It’s June! In June many minds turn toward flowers, sunshine, swimming pools, and summer vacation. Others think of marriage. June is the most popular month for couples to tie the knot. This June is an especially important month for marriage. Before the end of June the nine United States Supreme Court Justices will deliver a ruling on marriage.
The Supreme Court Justices either enjoy drama or like to take time on deciding some of the tougher more divisive cases. No matter, the Supreme Court usually saves their most controversial decisions for the final days of the spring term. In 2012 it was health care. In 2013 it is marriage.
In one marriage case, the Justices will decide whether it is unconstitutional for the federal government to restrict marriage to one man and one woman (DOMA). In a second case, they’ll rule whether the people of a state can use a voter initiative– a process of a participatory democracy that empowers the people to propose legislation and to enact or reject the laws at the polls independent of the legislature and judiciary branches—to undo current marriage laws (Proposition 8).
The public labels each of the nine justices as either liberal or conservative according to how they typically vote on cases. In 2013, the nine justices are fairly split. Chief Justice Roberts, and Justices Clarence Thomas, Antonin Scalia, and Samuel Anthony Alito, Jr. lean conservative. Justices Ruth Bader Ginsburg, Stephen G Beyer, Sonia Sotomayor, and Elena Kagan lean liberal. Justice Anthony Kennedy is considered the swing vote.
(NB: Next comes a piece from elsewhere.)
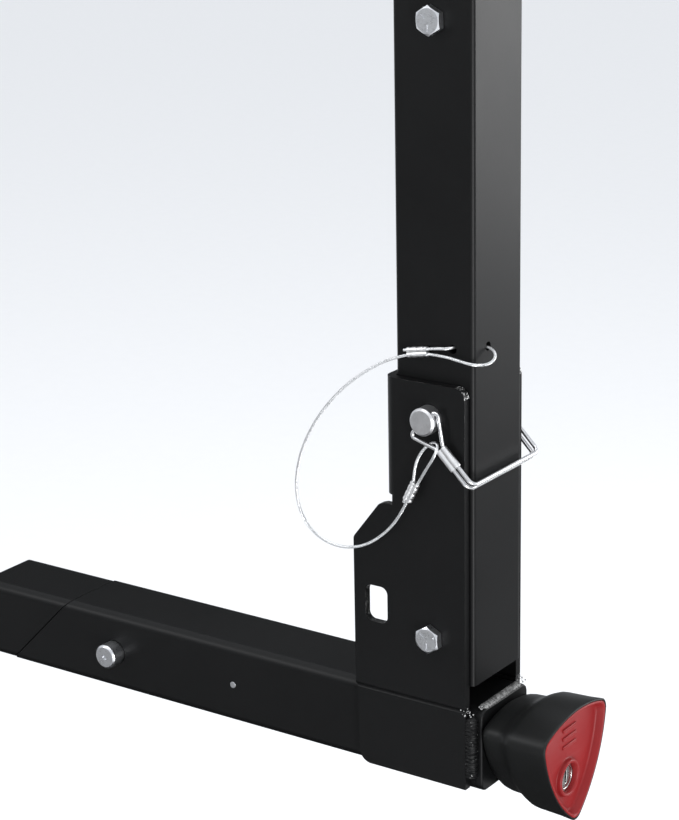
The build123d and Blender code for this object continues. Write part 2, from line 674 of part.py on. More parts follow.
with BuildPart() as arm_crossbar:
    bar(-ARM_Y - 24, ARM_Y + 24, CROSS_X, ARM_Z, CROSS_R)
    bar(-ARM_Y - 25, ARM_Y + 25, CROSS_X, ARM_Z, CROSS_R - 2.5, Mode.SUBTRACT)
save(arm_crossbar, "arm_crossbar")

SIDES = (("near", -ARM_Y), ("far", ARM_Y))

for side_name, y in SIDES:
    with BuildPart() as arm_tube:
        with BuildSketch(across(CROSS_X)):
            with Locations((y, ARM_Z)):
                Circle(ARM_R)
                Circle(ARM_R - 2.0, mode=Mode.SUBTRACT)
        extrude(amount=ARM_END - CROSS_X)
        bar(-ARM_Y - 30, ARM_Y + 30, CROSS_X, ARM_Z, CROSS_R, Mode.SUBTRACT)
    save(arm_tube, f"arm_tube_{side_name}")

with BuildPart() as arm_plugs:
    for _, y in SIDES:
        with BuildSketch(across(ARM_END)):
            with Locations((y, ARM_Z)):
                Circle(ARM_R)
        extrude(amount=3)
        with BuildSketch(across(ARM_END)):
            with Locations((y, ARM_Z)):
                Circle(ARM_R - 2.05)
        extrude(amount=-12)
save(arm_plugs, "arm_plugs")

with BuildPart() as crossbar_plugs:
    for direction in (-1, 1):
        end = direction * (ARM_Y + 24)
        with BuildSketch(side(end)):
            with Locations((CROSS_X, ARM_Z)):
                Circle(CROSS_R)
        extrude(amount=-direction * 3)
        with BuildSketch(side(end)):
            with Locations((CROSS_X, ARM_Z)):
                Circle(CROSS_R - 2.55)
        extrude(amount=direction * 12)
save(crossbar_plugs, "crossbar_plugs")

# Spring plunger that holds the arms: its nose is stored level with the plate's inner face

PLATE_FACE = -HALF - HEAD_PLATE

with BuildPart() as plunger_body:
    bar(PLATE_FACE - 14, PLATE_FACE, PLUNGER_X, PLUNGER_Z, 6.0)
    with BuildSketch(side(PLATE_FACE)):
        with Locations((PLUNGER_X, PLUNGER_Z)):
            RegularPolygon(7.0, 6, major_radius=False)
    extrude(amount=5)
    bar(PLATE_FACE - 15, PLATE_FACE + 1, PLUNGER_X, PLUNGER_Z, PLUNGER_R + RUN, Mode.SUBTRACT)
save(plunger_body, "plunger_body")

with BuildPart() as plunger_pin:
    bar(PLATE_FACE - 17, -HALF, PLUNGER_X, PLUNGER_Z, PLUNGER_R)
    bar(PLATE_FACE - 30, PLATE_FACE - 14.4, PLUNGER_X, PLUNGER_Z, 9.0)
    chamfer(plunger_pin.faces().sort_by(Axis.Y)[0].edges(), 1.5)
save(plunger_pin, "plunger_pin")

# Cradles on the arm tubes, and the rubber strap over each, held by a headed peg on both sides

SADDLE_R = 20.0
SADDLE_Z = ARM_Z + 46.0
CRADLE_LOW, CRADLE_HIGH = ARM_Z - 23.0, ARM_Z + 44.0
CRADLE_HALF = 35.0
CRADLE_WIDE = 40.0
STRAP_THICK = 3.6
STRAP_WIDE = 22.0
STRAP_END = ARM_Z + 19.5
STRAP_TOP = ARM_Z + 66.0
PEG_R = 3.0
PEG_Z = ARM_Z + 28.0

for number in range(1, CRADLES + 1):
    x = CROSS_X + 110.0 + (number - 1) * CRADLE_STEP
    for side_name, y in SIDES:
        with BuildPart() as cradle:
            with BuildSketch(side(y + CRADLE_WIDE / 2)):
                with BuildLine():
                    FilletPolyline((x - 24, CRADLE_LOW), (x + 24, CRADLE_LOW), (x + CRADLE_HALF, ARM_Z - 4),
                                   (x + CRADLE_HALF, CRADLE_HIGH), (x - CRADLE_HALF, CRADLE_HIGH),
                                   (x - CRADLE_HALF, ARM_Z - 4), radius=5, close=True)
                make_face()
                with Locations((x, SADDLE_Z)):
                    Circle(SADDLE_R, mode=Mode.SUBTRACT)
            extrude(amount=CRADLE_WIDE)
            with BuildSketch(across(x - CRADLE_HALF)):
                with Locations((y, ARM_Z)):
                    Circle(ARM_R + RUN)
            extrude(amount=2 * CRADLE_HALF, mode=Mode.SUBTRACT)
            for outward in (-1, 1):
                peg = Plane((x + outward * CRADLE_HALF, y, PEG_Z), z_dir=(outward, 0, 0))
                with BuildSketch(peg):
                    Circle(PEG_R)
                extrude(amount=STRAP_THICK + 0.2)
                with BuildSketch(peg.offset(STRAP_THICK + 0.2)):
                    Circle(PEG_R + 2.5)
                extrude(amount=2.5)
        save(cradle, f"cradle_{side_name}_{number}")
        with BuildPart() as strap:
            edge = CRADLE_HALF + STRAP_THICK / 2
            with BuildSketch(side(y + STRAP_WIDE / 2)):
                with BuildLine():
                    FilletPolyline((x - edge, STRAP_END), (x - edge, ARM_Z + 47), (x - 17, STRAP_TOP),
                                   (x + 17, STRAP_TOP), (x + edge, ARM_Z + 47), (x + edge, STRAP_END),
                                   radius=10)
                    offset(amount=STRAP_THICK / 2)
                make_face()
            extrude(amount=STRAP_WIDE)
            with BuildSketch(across(x - CRADLE_HALF - 5)):
                with Locations((y, PEG_Z)):
                    Circle(PEG_R + 0.1)
            extrude(amount=2 * CRADLE_HALF + 10, mode=Mode.SUBTRACT)
        save(strap, f"strap_{side_name}_{number}")
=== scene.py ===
"""Finish of a hitch mounted bike rack: painted steelwork, bolts, lock pin, lanyard, knob and cradles."""

import json
from math import atan2, cos, pi, radians, sin, sqrt, tan
from random import Random

import bmesh
import bpy
from bpy.props import FloatProperty, FloatVectorProperty, IntProperty, PointerProperty
from mathutils import Matrix, Vector


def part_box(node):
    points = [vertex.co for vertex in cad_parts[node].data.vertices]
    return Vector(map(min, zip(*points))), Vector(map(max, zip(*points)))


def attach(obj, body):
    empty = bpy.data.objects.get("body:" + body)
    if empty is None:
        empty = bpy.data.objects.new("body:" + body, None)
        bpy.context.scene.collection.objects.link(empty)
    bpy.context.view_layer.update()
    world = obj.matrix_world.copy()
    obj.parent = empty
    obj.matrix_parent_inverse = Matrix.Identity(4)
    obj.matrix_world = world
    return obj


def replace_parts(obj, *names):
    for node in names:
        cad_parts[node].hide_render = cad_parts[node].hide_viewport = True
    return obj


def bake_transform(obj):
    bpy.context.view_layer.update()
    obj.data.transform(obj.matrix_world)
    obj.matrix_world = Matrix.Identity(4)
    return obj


bl_info = {
    "name": "Bike rack finish",
    "version": (1, 0, 0),
    "blender": (4, 5, 0),
    "location": "3D View > Sidebar > Rack",
    "description": "Builds the shown pieces and materials of a hitch mounted bike rack",
    "category": "Object",
}

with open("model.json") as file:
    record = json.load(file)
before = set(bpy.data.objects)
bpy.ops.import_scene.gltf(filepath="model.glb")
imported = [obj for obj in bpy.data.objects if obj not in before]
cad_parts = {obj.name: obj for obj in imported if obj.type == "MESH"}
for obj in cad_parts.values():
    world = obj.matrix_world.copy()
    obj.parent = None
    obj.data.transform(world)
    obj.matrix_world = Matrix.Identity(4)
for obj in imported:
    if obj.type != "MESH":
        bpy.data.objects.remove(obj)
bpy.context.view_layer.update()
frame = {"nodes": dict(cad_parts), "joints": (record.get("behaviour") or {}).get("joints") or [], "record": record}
NODES = frame["nodes"]
BODY_OF = {node: body for body, nodes in frame["record"]["behaviour"]["bodies"].items() for node in nodes}
COLOUR_OF = {entry["slot"]: entry["base_color"][:3] for entry in frame["record"]["materials"]}
AT = {joint["name"]: Vector(joint["pos_m"]) for joint in frame["joints"] if "pos_m" in joint}

MM = 0.001
PIVOT = AT["mast_tilt"]
ARM_PIVOT = AT["arms_fold"]
KEY = AT["key_turn"]
CRADLE_NODES = sorted(node for node in NODES if node.startswith("cradle_"))
STRAP_NODES = sorted(node for node in NODES if node.startswith("strap_"))


# ---------------------------------------------------------------- settings


class PaintSettings(bpy.types.PropertyGroup):
    """Black powder coat on the steelwork"""

    colour: FloatVectorProperty(
        name="Paint", description="Colour of the powder coat", subtype="COLOR",
        size=3, min=0.0, max=1.0, default=(0.0034, 0.0035, 0.0037),
    )
    roughness: FloatProperty(
        name="Roughness", description="Roughness of the powder coat", subtype="FACTOR",
        min=0.0, max=1.0, default=0.40,
    )
    edge: FloatProperty(
        name="Edge rounding", description="Radius of the painted plates' edges", unit="LENGTH",
        subtype="DISTANCE", min=0.0001, max=0.002, default=0.0006,
    )


class LanyardSettings(bpy.types.PropertyGroup):
    """Wire rope of the lock pin's lanyard"""

    diameter: FloatProperty(
        name="Rope diameter", description="Outside diameter of the wire rope", unit="LENGTH",
        subtype="DISTANCE", min=0.001, max=0.004, default=0.0017,
    )
    strands: IntProperty(
        name="Outer strands", description="Strands laid round the core", min=3, max=8, default=6,
    )
    lay: FloatProperty(
        name="Lay length", description="Length in which a strand goes once round", unit="LENGTH",
        subtype="DISTANCE", min=0.004, max=0.03, default=0.010,
    )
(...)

The two justices to watch on the marriage decision are Justice Kennedy and Chief Justice Roberts.
Until last year’s ruling in favor of Obamacare, Justice Roberts consistently voted conservative on social issues and state’s rights. Will Roberts repeat last year and vote against the conservative grain? During the hearings in March, Robert’s lesbian cousin sat in the courtroom with her partner waiting for her cousin to “do the right thing.”
Figuring out how Kennedy will vote remains one of Washington’s perennial obsessions. The hunt for a consistent judicial philosophy that could explain Kennedy’s decisions is deemed hopeless. However, Kennedy has historically been on the side of gay rights and on the side state’s rights. One may guess that Kennedy will vote against DOMA as DOMA interferes with state’s rights to make their own marriage laws and is decidedly not in favor of gay rights.
How Kennedy will vote on Proposition 8 is uncertain. Here his two dignities collide. The state ballot initiative has been an important precedent for establishing the people’s will and involvement in government at the state level. Gay advocate leaders assert a fundamental substantive due process right to marry under the equal protection clause of the 14th amendment.
As public opinion drifts favorably toward gay marriage and the Supreme Court Justices finalize their deliberations, people on every side of the marriage debate expect DOMA to be struck down. However, traditional marriage supporters may still place their hope in the likeliness that to undermine the ballot initiative would absolutely undermine state’s rights and the people’s right to participate in the government. Despite the gay lobby’s claim that marriage is an “equal right,” it seems more likely that Proposition 8 will stand as well as all of the other voter initiatives in the 32 states where the people declared, “Marriage is between one man and one woman!”